=== WHAT THE TASK ASKS ===
Copy out every record precisely.

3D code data
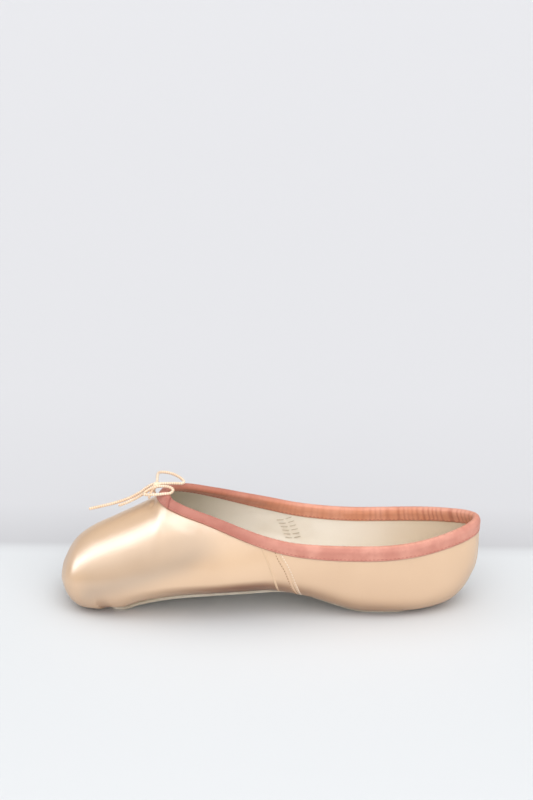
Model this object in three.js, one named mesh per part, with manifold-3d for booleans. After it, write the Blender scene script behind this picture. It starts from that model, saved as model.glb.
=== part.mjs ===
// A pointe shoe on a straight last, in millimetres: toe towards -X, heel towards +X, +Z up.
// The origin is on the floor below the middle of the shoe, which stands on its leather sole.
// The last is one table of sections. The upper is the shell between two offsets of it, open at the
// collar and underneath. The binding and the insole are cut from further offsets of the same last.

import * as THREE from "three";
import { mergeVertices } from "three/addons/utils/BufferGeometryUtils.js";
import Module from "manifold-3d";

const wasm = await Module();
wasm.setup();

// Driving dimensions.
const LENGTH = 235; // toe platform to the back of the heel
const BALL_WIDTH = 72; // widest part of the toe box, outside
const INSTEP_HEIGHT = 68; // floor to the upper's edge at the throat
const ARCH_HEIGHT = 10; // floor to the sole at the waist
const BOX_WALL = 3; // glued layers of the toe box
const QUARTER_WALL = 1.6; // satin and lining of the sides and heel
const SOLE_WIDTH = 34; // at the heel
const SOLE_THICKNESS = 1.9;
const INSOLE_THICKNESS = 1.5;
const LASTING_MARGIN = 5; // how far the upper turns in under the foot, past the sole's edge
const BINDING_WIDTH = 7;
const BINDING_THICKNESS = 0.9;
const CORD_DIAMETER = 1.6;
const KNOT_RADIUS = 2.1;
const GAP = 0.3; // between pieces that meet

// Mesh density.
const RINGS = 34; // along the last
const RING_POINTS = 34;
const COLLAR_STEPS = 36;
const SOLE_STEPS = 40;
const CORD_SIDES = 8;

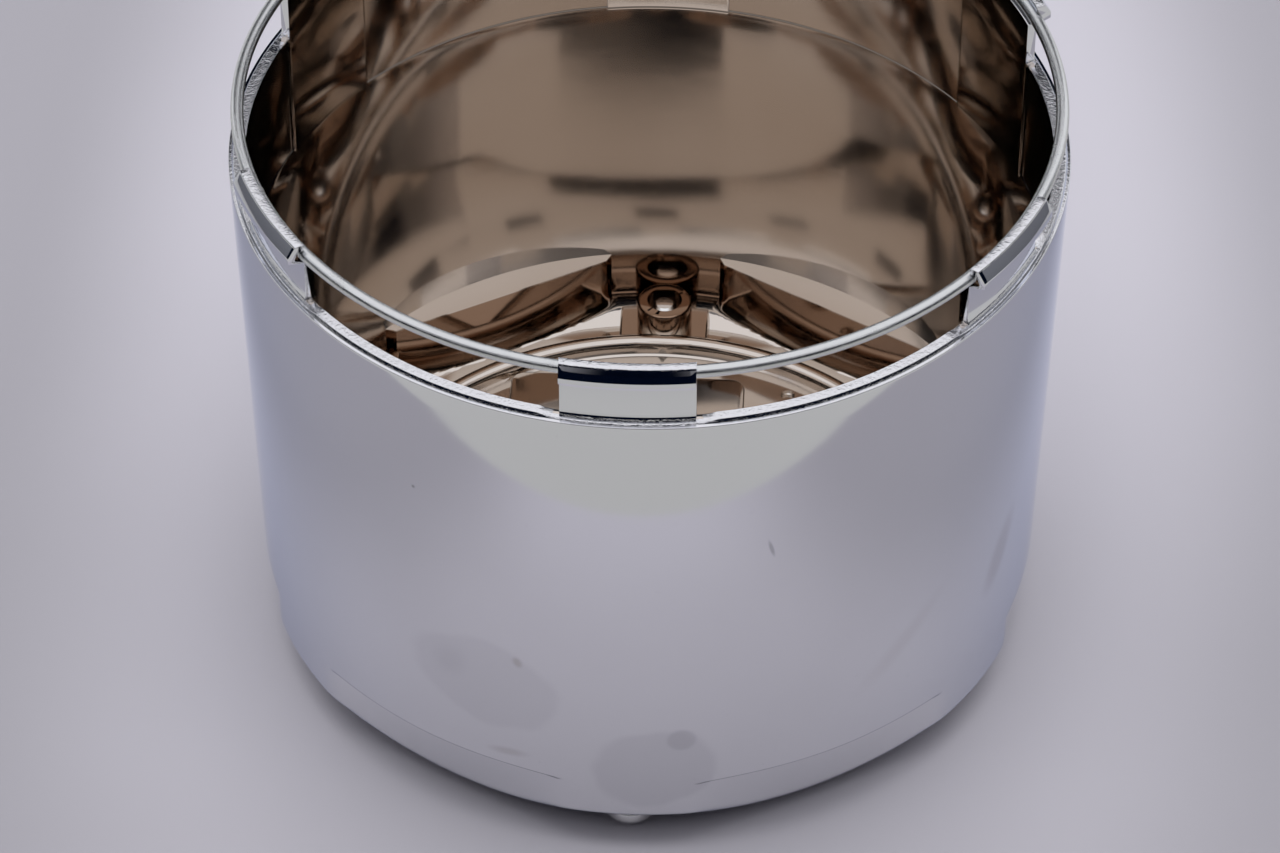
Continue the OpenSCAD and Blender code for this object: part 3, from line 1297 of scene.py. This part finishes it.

=== RESPONSE ===
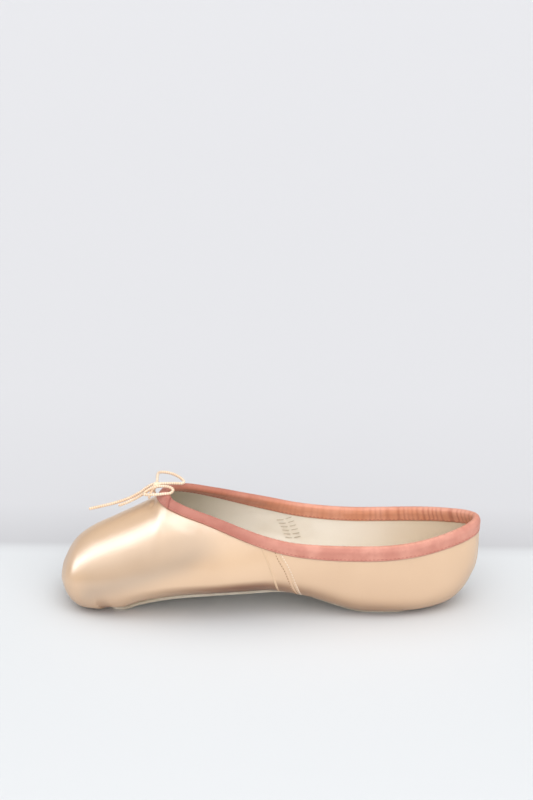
Model this object in three.js, one named mesh per part, with manifold-3d for booleans. After it, write the Blender scene script behind this picture. It starts from that model, saved as model.glb.
=== part.mjs ===
// A pointe shoe on a straight last, in millimetres: toe towards -X, heel towards +X, +Z up.
// The origin is on the floor below the middle of the shoe, which stands on its leather sole.
// The last is one table of sections. The upper is the shell between two offsets of it, open at the
// collar and underneath. The binding and the insole are cut from further offsets of the same last.

import * as THREE from "three";
import { mergeVertices } from "three/addons/utils/BufferGeometryUtils.js";
import Module from "manifold-3d";

const wasm = await Module();
wasm.setup();

// Driving dimensions.
const LENGTH = 235; // toe platform to the back of the heel
const BALL_WIDTH = 72; // widest part of the toe box, outside
const INSTEP_HEIGHT = 68; // floor to the upper's edge at the throat
const ARCH_HEIGHT = 10; // floor to the sole at the waist
const BOX_WALL = 3; // glued layers of the toe box
const QUARTER_WALL = 1.6; // satin and lining of the sides and heel
const SOLE_WIDTH = 34; // at the heel
const SOLE_THICKNESS = 1.9;
const INSOLE_THICKNESS = 1.5;
const LASTING_MARGIN = 5; // how far the upper turns in under the foot, past the sole's edge
const BINDING_WIDTH = 7;
const BINDING_THICKNESS = 0.9;
const CORD_DIAMETER = 1.6;
const KNOT_RADIUS = 2.1;
const GAP = 0.3; // between pieces that meet

// Mesh density.
const RINGS = 34; // along the last
const RING_POINTS = 34;
const COLLAR_STEPS = 36;
const SOLE_STEPS = 40;
const CORD_SIDES = 8;

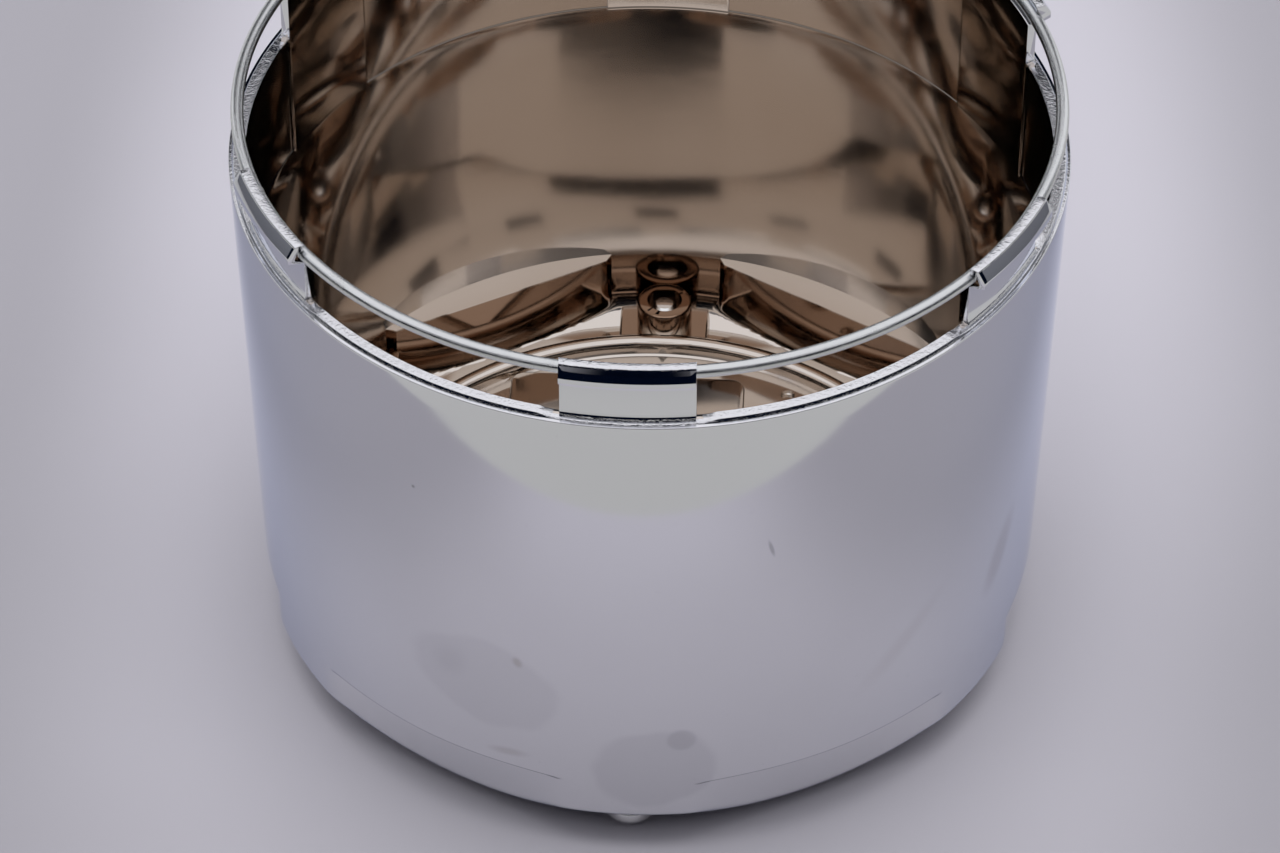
Continue the OpenSCAD and Blender code for this object: part 3, from line 1297 of scene.py. This part finishes it.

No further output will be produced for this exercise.